Speaking of foppery, Gordon Lish is a piece of work. You’ve heard for decades about his est session-like writing group in Manhattan, loved and hated in equal measure but talked about much. His style has been persistently in your face; iconoclast scrawled permanently on his forehead. “To obey the word is to proceed murder by murder -- Edmond Jabes” reads the frontispiece to this collection of stories, a sort of carte blanche to their author to break any and all rules of syntax, grammar and trust. More honest is the quote appearing at the book’s end: “Thou art not August unless I make thee so -- Wallace Stevens,” a gleeful expression let out like a belch at the very end, as though the author were exclaiming: Hah! I control this show even as I appear to be unraveling before you! It’s not Lish’s fault the world needs iconoclasts; it’s the corruption of art; it’s they who would keep the artist silent who make a pressure cooker of culture, letting off steam like Lish. “And guess who the loser is?” Lish writes in the story “Facts of Steel.” “Mr. and Mrs.
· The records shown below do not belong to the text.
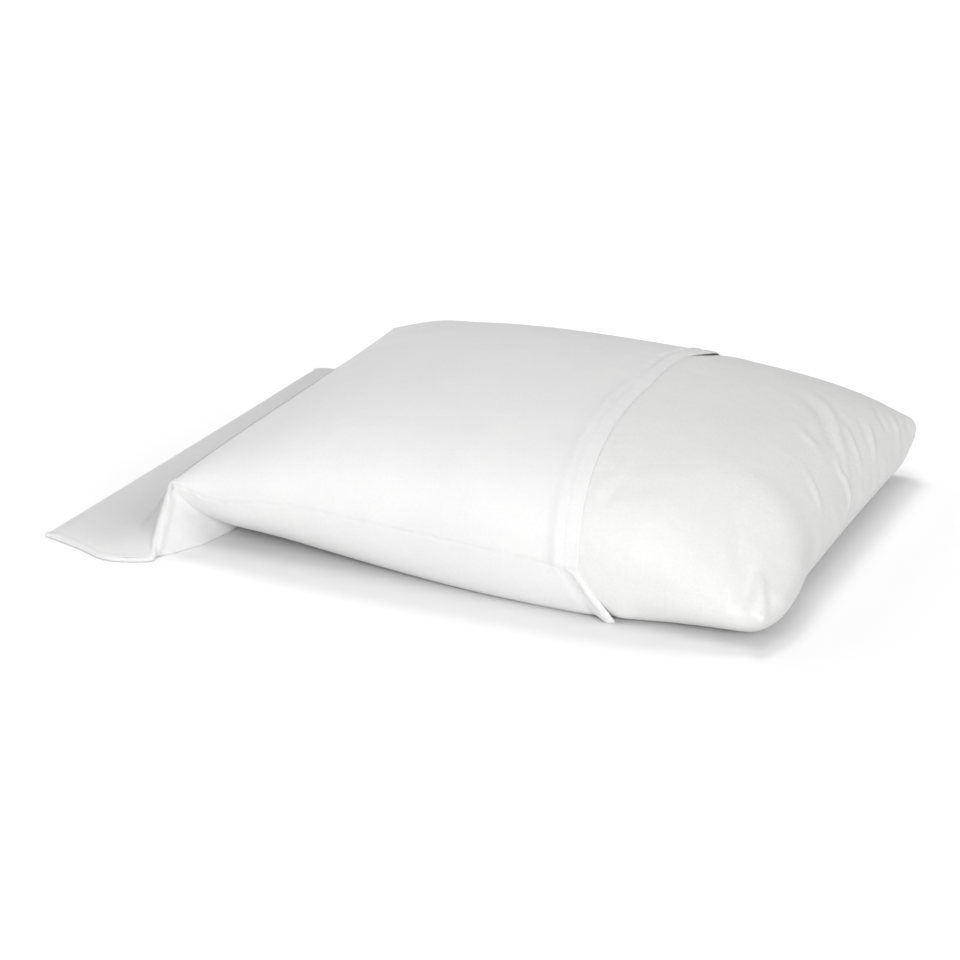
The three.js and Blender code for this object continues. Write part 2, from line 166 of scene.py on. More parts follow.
def place_camera():
    camera = new_object("camera", bpy.data.cameras.new("camera"))
    camera.data.sensor_width = 36.0
    camera.data.lens = VIEW["lens"]
    camera.data.clip_end = 20.0
    aim(camera, Vector(VIEW["target"]) - Vector(ORIGIN), VIEW["azimuth"], VIEW["elevation"], VIEW["distance"])
    bpy.context.scene.camera = camera


place_camera()


# ---- small helpers ----
def lerp(a, b, t):
    return a + (b - a) * t


def smooth(t):
    t = np.clip(t, 0.0, 1.0)
    return t * t * (3.0 - 2.0 * t)


def ramp(place, start, length):
    """0 up to start, easing to 1 over the length."""
    return smooth((place - start) / length)


def bump(place, at, reach):
    """1 at one place, easing to 0 within reach of it."""
    return smooth(1.0 - np.abs((place - at) / reach))


def ridge(place, height, width, at=0.0):
    """A rounded ridge, or a trough where height is below zero."""
    return height * np.exp(-((place - at) / width) ** 2)


def fold(place, height, width, at=0.0):
    """A ridge or trough with the cloth eased back beside it."""
    t = (place - at) / width
    return height * (np.exp(-t * t) - EASED_BACK["share"] * np.exp(-(t * t) / EASED_BACK["spread"]))


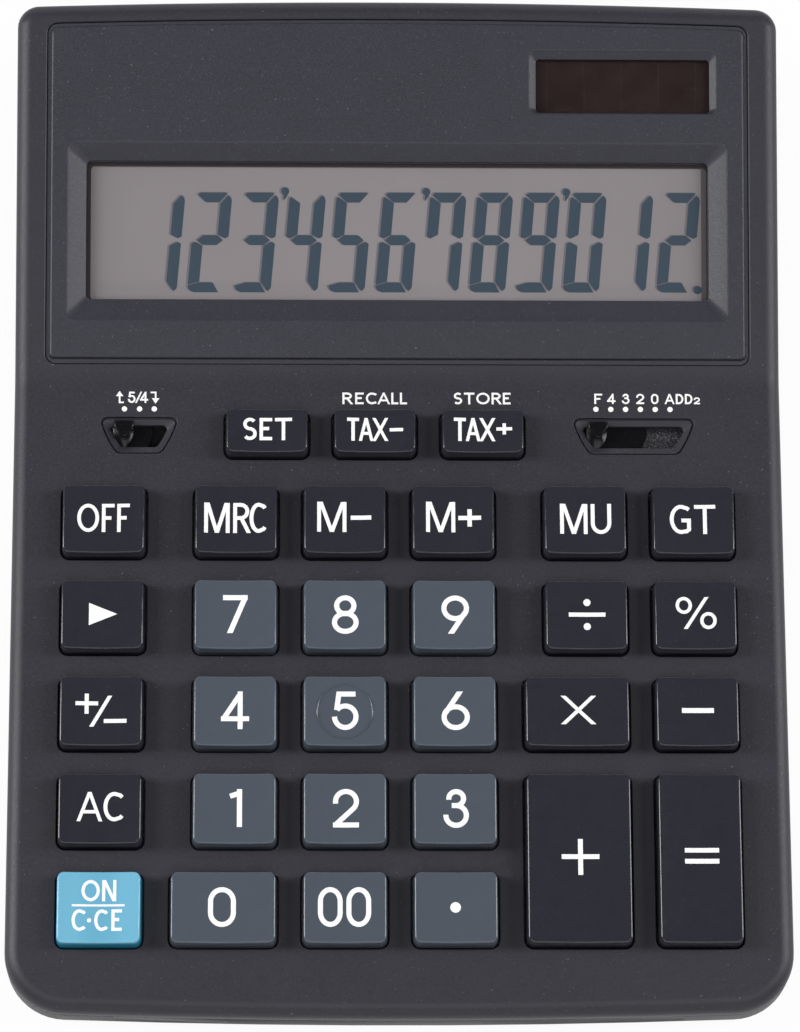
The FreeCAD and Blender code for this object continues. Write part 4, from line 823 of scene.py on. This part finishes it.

John Q. Public.” Trouble with Lish is he’s always making fun of everything. Everything he writes has the same sarcastic look-at-me, I-am-hurt tone. Which is too bad, because with just a little texture (I am not asking for plot or voice, just a little variety) and some literary largess on your part, you could fancy Lish Montaigne, writing essays that poked fun at literature and culture in order to change something. But because he writes at his readers, it’s hardly worth it. *

FRESH AIR FIEND; Travel Writings By Paul Theroux; Houghton Mifflin: 466 pp., $27

To be a writer, Paul Theroux claims, you have to leave home. (There’s another school of writers--E.L. Doctorow most famously--who claim that a white wall and a typewriter can fertilize a story.) Theroux, not finding himself in fiction, left home in his early 20s (the early ‘60s) to join the Peace Corps in Africa. He stayed there for five years, then went to Singapore to finish the decade. The next 30 years were spent wandering and paddling and writing--Cape Cod, the Zambezi, the Yangtze; “profound cold” in the Maine woods, a leper colony in Hawaii--it seems, reading this collection of pieces from tony magazines like Vogue and National Geographic, from 1985 to the present, that Theroux can put his arms around the world. He has, in some quarters, a reputation for crankiness; he doesn’t embrace, for example, the information age (“we have confused information with ideas”), but I think it’s more a question of rigor. Theroux is demanding of himself (“writers are notoriously unhealthy”) to a reader’s advantage, and of the merits of travel writing, which at its worst, is a sloppy and trivial form. At its best, he writes, it can “express a country’s heart,” and these essays describe how.